My dissertation studies a broad corpus of writers’ diaries in twentieth-century Latin American literature, and examines how the diary genre has developed in the region. I show that the diary has enjoyed historical continuity and has matured in contact with Latin American and foreign literary traditions.
I propose the concept of the ‘diario de escritor’ (writer’s diary) in order to systematize the presence and function of the diary in Latin America through the articulation of a critical framework that encompasses diaries published by their authors in the 20th and 21st centuries. By drawing on a wide variety of theoretical approaches to the diary as an essentially complex and hybrid genre, including reception theory and hermeneutics, I discuss the diary’s structural and literary implications in Latin America.
In my first chapter, I focus on the works of Rufino Blanco Fombona (Venezuela), Federico Gamboa (Mexico), Mario Levrero (Uruguay), Julio Ramón Ribeyro (Peru), and Ricardo Piglia (Argentina). This chapter analyses scenes of reading presented in Latin American diaries and focuses on the inter-textual mechanisms used by the writers to link their diaries to Europe’s diary-writing tradition. I show that Latin American diarists’ engagement with European diary forms allowed them to enhance the rhetorical possibilities of their writing.
The second chapter is a product of my research at Princeton University’s Firestone Library, where I consulted the manuscripts of the diaries, notebooks, and personal papers of José Donoso (Chile), Alberto Girri (Argentina), Augusto Monterroso (Guatemala) and Alejandra Pizarnik (Argentina). This archival research helps me to analyze the diaries’ transitions from manuscripts to published works. By analyzing the process of rewriting, I discuss the restitution of diaries as literary works capable of transforming the idea of genre in literature. I also argue for a proper place for so-called “fragmentary writing” in contemporary diaries.
My third chapter examines representations of travel in the diaries of Mario Levrero (Uruguay), César Aira (Argentina), Andres Neuman (Argentina), and Eduardo Lalo (Puerto Rico). This chapter focuses on the diarists’ practice of rethinking writing through travel.
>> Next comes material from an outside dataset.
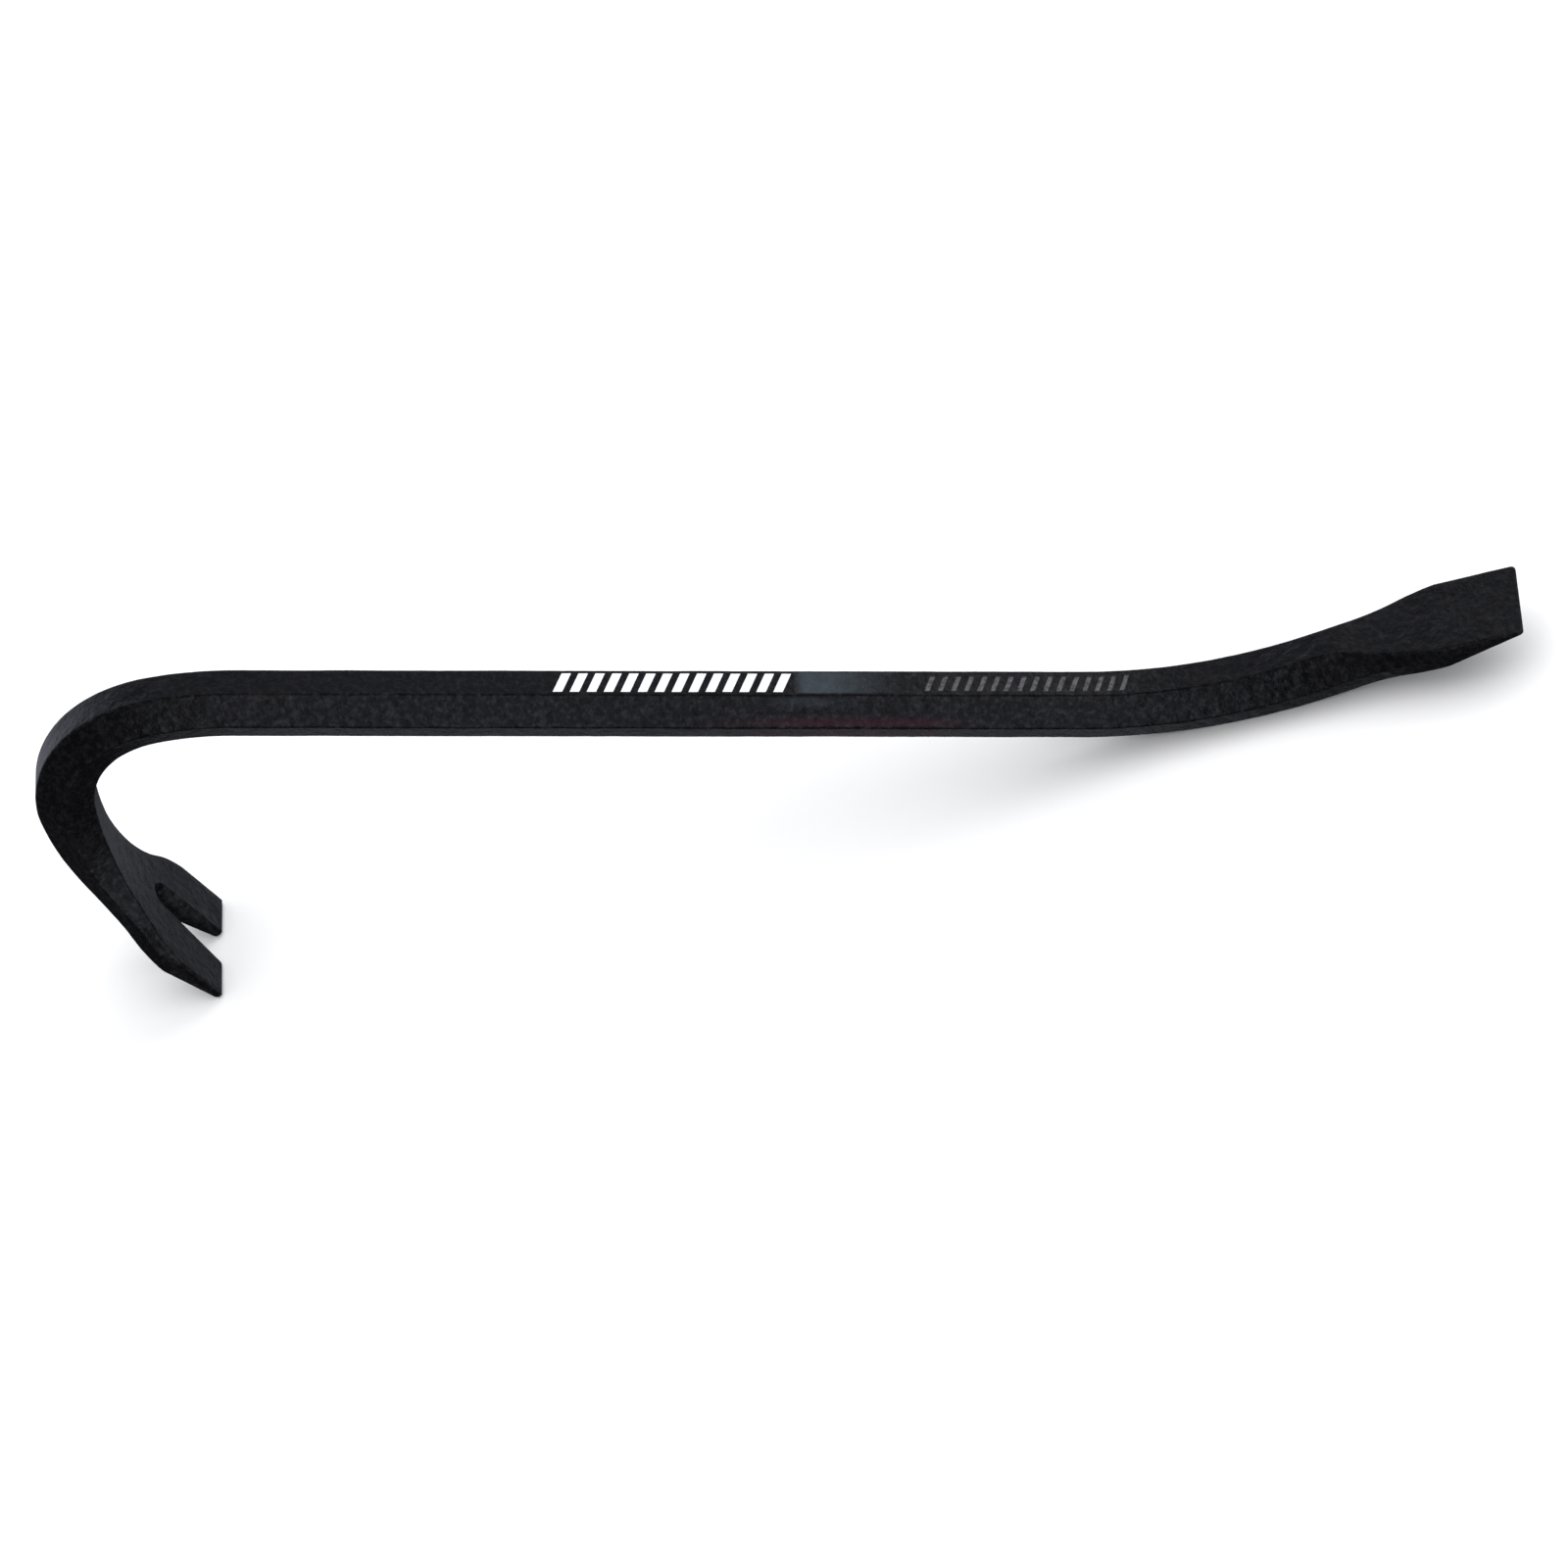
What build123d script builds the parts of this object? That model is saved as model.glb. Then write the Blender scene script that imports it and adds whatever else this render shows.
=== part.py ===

I propose that contemporary writers’ diaries, in the context of travel, transform the genre into a hybrid form close to the short novel, the fragment, and the essay. These diaries convert the traditional idea of travel into an interior experience in which the exploration takes place in the writing.
My final chapter analyzes the metaphors of illness (cancer, AIDS, and arthritis) and the representation of corporeal fragility in the diaries of Gonzalo Millán (Chile), Pablo Pérez (Argentina), and María Luisa Puga (México). Through the analysis of metaphoric and obscene language, I discuss the representation of corporality as a material sign of the disease and as a space of transformation of identity.